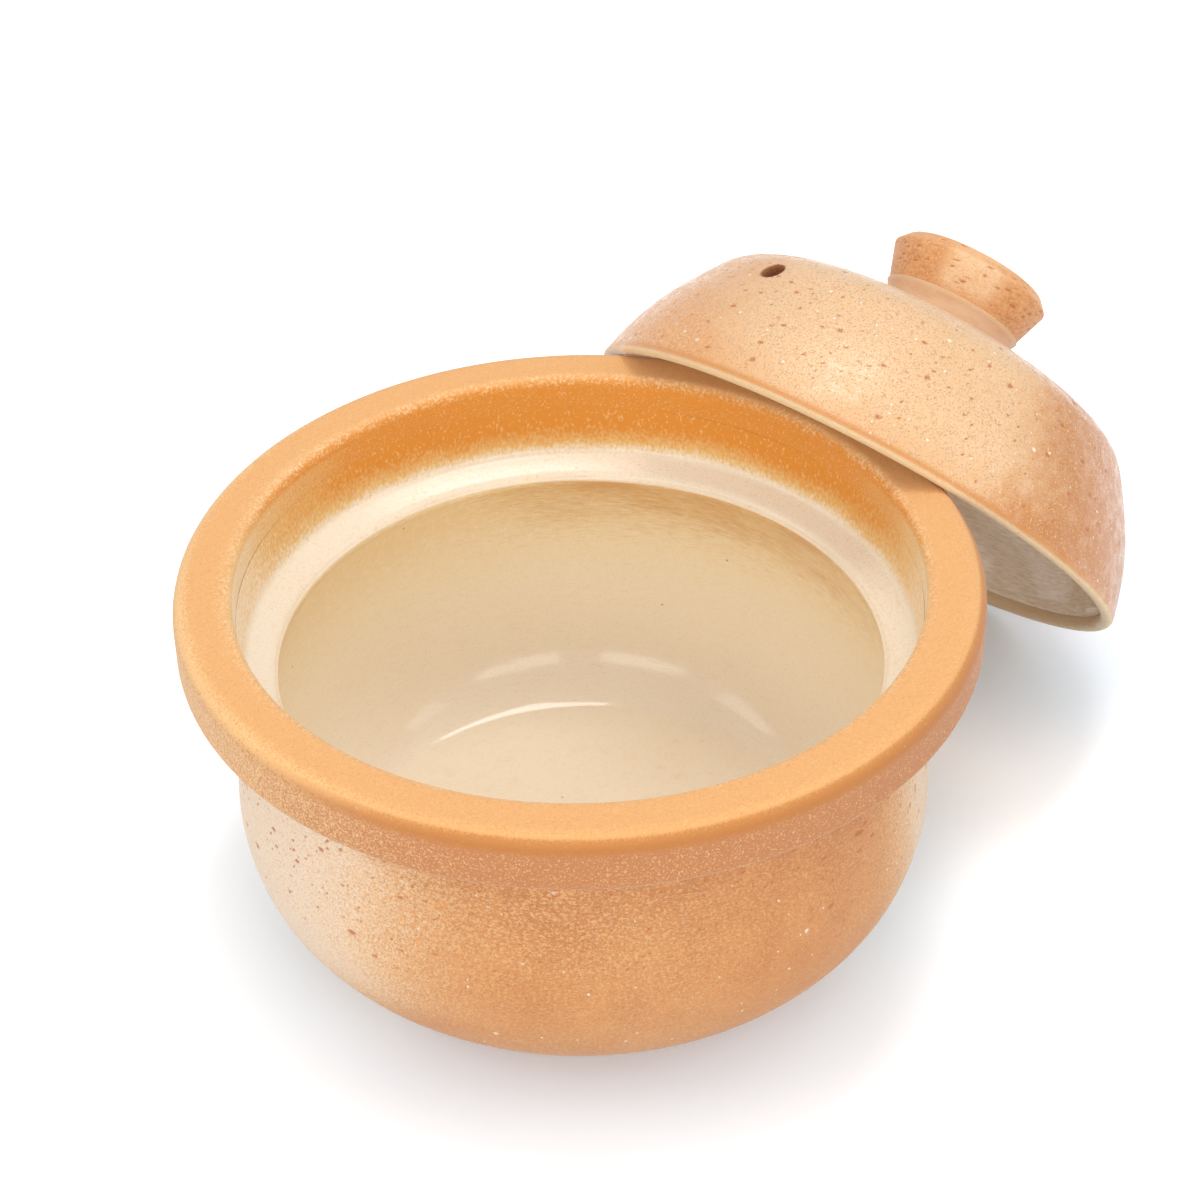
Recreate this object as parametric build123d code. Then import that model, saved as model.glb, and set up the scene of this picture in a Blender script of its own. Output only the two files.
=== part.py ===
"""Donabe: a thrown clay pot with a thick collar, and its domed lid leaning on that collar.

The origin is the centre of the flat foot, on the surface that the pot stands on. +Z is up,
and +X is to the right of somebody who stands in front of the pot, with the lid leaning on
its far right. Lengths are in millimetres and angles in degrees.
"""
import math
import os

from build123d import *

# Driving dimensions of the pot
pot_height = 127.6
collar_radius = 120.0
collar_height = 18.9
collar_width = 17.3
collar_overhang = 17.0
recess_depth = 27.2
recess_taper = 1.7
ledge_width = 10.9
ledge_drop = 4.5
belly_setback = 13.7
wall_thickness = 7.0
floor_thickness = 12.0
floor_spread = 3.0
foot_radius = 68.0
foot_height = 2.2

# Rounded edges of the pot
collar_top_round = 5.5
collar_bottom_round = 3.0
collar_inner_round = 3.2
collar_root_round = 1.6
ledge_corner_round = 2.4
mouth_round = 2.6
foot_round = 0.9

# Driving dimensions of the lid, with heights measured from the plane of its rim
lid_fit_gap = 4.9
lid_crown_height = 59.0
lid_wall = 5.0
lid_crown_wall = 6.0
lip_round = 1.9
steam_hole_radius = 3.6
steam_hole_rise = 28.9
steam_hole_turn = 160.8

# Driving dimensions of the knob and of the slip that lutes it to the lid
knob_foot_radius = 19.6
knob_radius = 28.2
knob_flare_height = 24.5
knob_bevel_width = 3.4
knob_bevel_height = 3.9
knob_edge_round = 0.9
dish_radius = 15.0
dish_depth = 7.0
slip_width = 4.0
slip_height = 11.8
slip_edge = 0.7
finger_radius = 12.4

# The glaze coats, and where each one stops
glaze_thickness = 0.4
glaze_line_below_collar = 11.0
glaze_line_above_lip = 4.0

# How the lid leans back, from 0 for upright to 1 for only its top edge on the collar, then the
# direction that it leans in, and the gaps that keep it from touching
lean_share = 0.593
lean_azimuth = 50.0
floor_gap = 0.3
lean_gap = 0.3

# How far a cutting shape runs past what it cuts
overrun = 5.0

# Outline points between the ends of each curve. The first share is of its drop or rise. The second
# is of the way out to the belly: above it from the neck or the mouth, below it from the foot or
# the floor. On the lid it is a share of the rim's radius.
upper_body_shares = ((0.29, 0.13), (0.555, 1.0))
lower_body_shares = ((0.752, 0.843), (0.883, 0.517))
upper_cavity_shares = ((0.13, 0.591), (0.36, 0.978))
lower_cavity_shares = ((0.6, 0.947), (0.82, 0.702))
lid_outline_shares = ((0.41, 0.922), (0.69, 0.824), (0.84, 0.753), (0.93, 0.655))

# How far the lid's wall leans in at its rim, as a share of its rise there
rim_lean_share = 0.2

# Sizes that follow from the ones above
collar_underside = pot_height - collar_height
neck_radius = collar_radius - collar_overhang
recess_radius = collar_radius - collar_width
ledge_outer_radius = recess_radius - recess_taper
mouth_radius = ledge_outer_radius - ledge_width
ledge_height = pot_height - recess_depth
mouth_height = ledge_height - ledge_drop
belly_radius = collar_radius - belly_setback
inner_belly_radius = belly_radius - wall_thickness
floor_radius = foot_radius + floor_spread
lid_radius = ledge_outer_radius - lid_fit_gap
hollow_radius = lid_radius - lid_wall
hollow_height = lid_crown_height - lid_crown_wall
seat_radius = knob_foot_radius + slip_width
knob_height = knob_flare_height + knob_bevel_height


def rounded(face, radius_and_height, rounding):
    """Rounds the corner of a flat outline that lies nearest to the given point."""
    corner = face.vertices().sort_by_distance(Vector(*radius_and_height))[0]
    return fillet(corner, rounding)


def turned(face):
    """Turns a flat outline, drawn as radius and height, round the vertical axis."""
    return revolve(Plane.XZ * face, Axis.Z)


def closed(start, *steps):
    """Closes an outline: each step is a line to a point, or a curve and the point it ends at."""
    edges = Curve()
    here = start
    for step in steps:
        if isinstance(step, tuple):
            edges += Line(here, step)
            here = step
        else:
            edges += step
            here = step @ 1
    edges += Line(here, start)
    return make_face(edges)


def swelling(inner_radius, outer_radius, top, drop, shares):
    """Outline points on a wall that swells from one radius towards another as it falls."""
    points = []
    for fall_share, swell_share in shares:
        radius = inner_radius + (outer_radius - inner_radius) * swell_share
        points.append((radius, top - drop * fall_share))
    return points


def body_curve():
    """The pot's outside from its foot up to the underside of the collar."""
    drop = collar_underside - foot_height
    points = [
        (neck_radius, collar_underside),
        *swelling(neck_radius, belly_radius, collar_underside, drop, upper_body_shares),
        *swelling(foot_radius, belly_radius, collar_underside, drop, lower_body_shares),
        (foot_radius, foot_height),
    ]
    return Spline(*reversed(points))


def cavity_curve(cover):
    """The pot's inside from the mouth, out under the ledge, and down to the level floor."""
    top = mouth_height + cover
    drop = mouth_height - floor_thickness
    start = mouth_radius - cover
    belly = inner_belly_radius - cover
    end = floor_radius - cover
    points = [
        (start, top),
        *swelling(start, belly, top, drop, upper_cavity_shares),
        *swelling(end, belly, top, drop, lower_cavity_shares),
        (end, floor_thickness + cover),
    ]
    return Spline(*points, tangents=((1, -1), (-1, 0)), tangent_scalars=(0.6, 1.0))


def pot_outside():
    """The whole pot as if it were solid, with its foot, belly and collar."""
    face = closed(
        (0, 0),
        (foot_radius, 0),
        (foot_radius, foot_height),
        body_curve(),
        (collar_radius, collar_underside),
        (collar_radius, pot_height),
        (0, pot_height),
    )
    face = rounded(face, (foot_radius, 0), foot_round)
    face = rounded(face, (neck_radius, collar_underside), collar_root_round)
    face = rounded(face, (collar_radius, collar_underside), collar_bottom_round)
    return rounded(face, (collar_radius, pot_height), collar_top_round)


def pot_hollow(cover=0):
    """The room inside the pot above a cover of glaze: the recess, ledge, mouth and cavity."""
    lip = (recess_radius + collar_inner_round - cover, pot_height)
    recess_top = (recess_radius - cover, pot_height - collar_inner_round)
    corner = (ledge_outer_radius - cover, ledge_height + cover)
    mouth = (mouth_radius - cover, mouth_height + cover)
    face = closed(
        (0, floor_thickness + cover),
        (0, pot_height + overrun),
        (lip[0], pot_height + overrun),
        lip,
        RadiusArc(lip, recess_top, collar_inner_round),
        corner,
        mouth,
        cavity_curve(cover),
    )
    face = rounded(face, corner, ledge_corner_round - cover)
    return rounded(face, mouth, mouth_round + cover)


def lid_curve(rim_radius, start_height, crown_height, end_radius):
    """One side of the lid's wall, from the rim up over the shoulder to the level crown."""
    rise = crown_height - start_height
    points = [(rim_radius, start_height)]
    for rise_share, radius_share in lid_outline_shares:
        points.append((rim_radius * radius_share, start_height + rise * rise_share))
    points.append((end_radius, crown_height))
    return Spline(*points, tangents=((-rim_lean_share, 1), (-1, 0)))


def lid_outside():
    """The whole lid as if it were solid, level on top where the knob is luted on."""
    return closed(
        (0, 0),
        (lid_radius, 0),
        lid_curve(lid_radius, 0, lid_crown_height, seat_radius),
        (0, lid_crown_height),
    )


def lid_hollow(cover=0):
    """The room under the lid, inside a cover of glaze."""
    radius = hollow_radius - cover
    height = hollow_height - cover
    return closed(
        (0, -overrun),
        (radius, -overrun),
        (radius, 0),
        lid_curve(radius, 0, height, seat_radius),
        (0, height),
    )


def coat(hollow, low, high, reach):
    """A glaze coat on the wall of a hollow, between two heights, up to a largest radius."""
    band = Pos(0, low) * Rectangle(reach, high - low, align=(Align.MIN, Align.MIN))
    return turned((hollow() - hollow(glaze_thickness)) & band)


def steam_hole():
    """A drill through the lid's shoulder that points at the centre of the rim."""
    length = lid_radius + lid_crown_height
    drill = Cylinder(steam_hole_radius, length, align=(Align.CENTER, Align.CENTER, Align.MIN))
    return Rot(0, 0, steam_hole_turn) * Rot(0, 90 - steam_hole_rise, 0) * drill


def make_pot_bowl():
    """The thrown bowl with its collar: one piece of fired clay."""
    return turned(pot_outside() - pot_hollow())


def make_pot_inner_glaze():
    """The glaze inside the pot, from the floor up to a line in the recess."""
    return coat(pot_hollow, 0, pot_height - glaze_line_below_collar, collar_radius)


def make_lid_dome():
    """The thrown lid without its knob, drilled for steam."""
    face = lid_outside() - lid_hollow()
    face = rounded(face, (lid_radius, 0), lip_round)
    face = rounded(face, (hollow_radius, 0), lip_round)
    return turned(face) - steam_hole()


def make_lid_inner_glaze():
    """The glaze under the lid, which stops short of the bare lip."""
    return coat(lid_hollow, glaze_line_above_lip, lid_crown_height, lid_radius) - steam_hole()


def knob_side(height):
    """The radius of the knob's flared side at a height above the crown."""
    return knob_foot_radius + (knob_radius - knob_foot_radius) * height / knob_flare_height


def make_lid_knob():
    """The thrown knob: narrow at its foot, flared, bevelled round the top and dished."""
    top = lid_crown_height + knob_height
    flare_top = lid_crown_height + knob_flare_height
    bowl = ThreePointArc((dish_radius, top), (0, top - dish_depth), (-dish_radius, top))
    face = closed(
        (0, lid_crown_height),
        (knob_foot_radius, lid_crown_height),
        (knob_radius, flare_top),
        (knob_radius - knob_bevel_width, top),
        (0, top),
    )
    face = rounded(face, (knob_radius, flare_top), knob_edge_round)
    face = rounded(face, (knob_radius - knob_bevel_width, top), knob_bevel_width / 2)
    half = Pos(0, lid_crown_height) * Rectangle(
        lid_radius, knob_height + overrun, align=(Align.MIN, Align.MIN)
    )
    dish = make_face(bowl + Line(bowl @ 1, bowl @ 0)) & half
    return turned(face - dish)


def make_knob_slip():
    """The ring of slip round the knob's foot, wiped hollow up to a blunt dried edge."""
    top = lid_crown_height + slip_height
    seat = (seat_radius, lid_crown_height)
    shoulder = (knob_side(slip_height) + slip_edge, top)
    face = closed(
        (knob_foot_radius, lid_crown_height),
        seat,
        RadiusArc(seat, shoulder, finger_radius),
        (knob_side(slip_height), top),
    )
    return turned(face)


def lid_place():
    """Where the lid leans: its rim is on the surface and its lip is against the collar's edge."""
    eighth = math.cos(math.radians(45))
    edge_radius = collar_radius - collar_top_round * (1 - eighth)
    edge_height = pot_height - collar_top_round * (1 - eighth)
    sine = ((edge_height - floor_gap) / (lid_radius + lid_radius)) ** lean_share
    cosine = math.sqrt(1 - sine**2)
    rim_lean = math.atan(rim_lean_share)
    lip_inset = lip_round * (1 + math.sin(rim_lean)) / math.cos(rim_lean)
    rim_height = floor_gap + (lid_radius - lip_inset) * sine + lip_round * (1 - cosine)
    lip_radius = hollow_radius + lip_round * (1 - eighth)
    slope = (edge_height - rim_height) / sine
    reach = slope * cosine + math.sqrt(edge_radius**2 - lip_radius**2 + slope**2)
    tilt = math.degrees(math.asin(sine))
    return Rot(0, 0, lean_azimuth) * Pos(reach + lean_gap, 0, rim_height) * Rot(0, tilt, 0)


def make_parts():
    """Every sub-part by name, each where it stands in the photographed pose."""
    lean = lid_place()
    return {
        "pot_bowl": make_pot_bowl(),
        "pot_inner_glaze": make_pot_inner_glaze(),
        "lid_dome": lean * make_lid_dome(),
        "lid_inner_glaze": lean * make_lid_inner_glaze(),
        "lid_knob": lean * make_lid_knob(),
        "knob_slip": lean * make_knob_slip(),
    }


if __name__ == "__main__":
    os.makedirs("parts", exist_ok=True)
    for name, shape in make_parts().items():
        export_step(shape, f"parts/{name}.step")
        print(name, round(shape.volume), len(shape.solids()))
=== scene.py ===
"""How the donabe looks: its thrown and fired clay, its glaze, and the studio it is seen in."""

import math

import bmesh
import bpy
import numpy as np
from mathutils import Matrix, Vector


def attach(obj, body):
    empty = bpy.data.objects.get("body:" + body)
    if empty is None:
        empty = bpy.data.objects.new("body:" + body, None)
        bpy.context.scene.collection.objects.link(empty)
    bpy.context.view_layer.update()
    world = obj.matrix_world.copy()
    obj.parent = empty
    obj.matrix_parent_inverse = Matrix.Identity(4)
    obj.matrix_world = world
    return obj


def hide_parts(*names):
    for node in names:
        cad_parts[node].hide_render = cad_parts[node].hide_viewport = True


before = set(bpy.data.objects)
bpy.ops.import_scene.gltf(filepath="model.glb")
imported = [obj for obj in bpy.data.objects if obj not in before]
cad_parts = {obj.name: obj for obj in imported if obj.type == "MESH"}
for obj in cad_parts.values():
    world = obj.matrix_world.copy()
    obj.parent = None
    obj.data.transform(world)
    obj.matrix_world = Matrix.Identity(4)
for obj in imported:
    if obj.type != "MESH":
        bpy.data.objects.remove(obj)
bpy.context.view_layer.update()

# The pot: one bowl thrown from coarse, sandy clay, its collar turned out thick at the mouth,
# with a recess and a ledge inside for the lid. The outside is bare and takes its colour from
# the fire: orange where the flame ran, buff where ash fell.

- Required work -
Your task is to quote the lines above, beginning with the first and ending with the one that holds "on that collar.".

- Output -
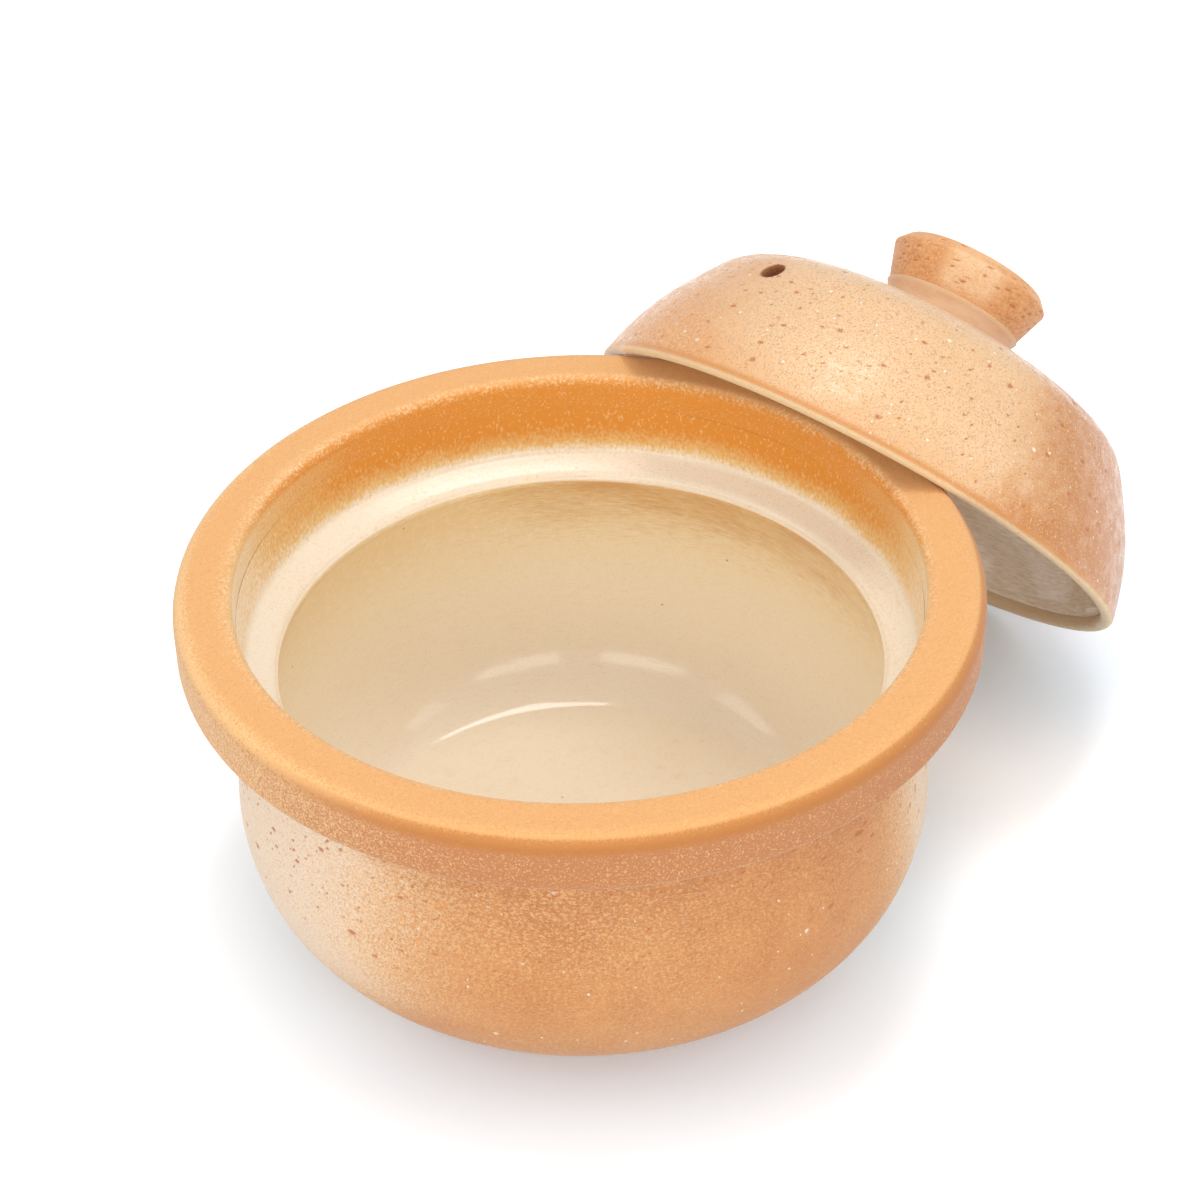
Recreate this object as parametric build123d code. Then import that model, saved as model.glb, and set up the scene of this picture in a Blender script of its own. Output only the two files.
=== part.py ===
"""Donabe: a thrown clay pot with a thick collar, and its domed lid leaning on that collar.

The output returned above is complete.